■ TASK STATEMENT
Check each line for the word "that" and give how many have it. Say nothing else.

## begin GIVEN MATERIAL

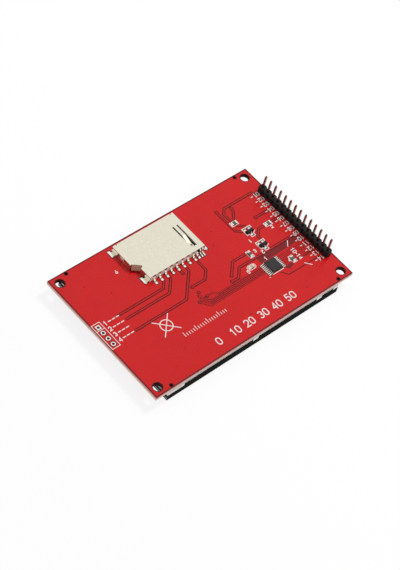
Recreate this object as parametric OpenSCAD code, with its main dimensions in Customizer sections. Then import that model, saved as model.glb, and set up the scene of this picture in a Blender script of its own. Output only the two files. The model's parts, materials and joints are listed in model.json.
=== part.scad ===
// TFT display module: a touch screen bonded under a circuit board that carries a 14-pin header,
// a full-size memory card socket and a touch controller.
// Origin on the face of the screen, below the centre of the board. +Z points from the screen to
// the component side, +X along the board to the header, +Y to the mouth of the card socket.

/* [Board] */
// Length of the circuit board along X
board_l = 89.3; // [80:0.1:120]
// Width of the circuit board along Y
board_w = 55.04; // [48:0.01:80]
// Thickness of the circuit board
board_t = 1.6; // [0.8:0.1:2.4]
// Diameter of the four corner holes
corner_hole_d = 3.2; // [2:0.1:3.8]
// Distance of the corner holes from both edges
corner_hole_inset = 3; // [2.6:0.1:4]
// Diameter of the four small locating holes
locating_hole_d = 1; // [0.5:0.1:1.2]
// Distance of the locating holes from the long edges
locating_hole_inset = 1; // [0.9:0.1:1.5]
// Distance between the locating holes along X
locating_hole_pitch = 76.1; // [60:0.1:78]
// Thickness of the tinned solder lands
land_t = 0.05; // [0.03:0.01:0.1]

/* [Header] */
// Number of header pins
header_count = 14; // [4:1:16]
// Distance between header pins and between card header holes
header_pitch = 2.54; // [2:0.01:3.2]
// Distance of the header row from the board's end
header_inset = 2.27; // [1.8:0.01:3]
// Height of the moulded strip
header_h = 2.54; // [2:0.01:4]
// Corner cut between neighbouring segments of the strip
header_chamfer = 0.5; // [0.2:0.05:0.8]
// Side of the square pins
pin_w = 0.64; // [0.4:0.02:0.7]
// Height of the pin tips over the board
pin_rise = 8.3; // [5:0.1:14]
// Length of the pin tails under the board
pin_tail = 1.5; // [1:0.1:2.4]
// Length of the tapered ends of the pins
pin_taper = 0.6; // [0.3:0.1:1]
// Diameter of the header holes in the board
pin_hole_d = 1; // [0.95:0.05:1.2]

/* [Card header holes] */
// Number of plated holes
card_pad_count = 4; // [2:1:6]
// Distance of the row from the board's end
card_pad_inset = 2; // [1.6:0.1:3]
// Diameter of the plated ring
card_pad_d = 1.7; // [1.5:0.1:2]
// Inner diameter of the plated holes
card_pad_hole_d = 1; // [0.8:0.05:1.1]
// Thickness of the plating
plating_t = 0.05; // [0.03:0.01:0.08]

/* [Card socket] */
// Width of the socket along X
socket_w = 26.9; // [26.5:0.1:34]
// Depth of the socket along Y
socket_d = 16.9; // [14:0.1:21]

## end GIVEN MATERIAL

■ FINAL ANSWER
2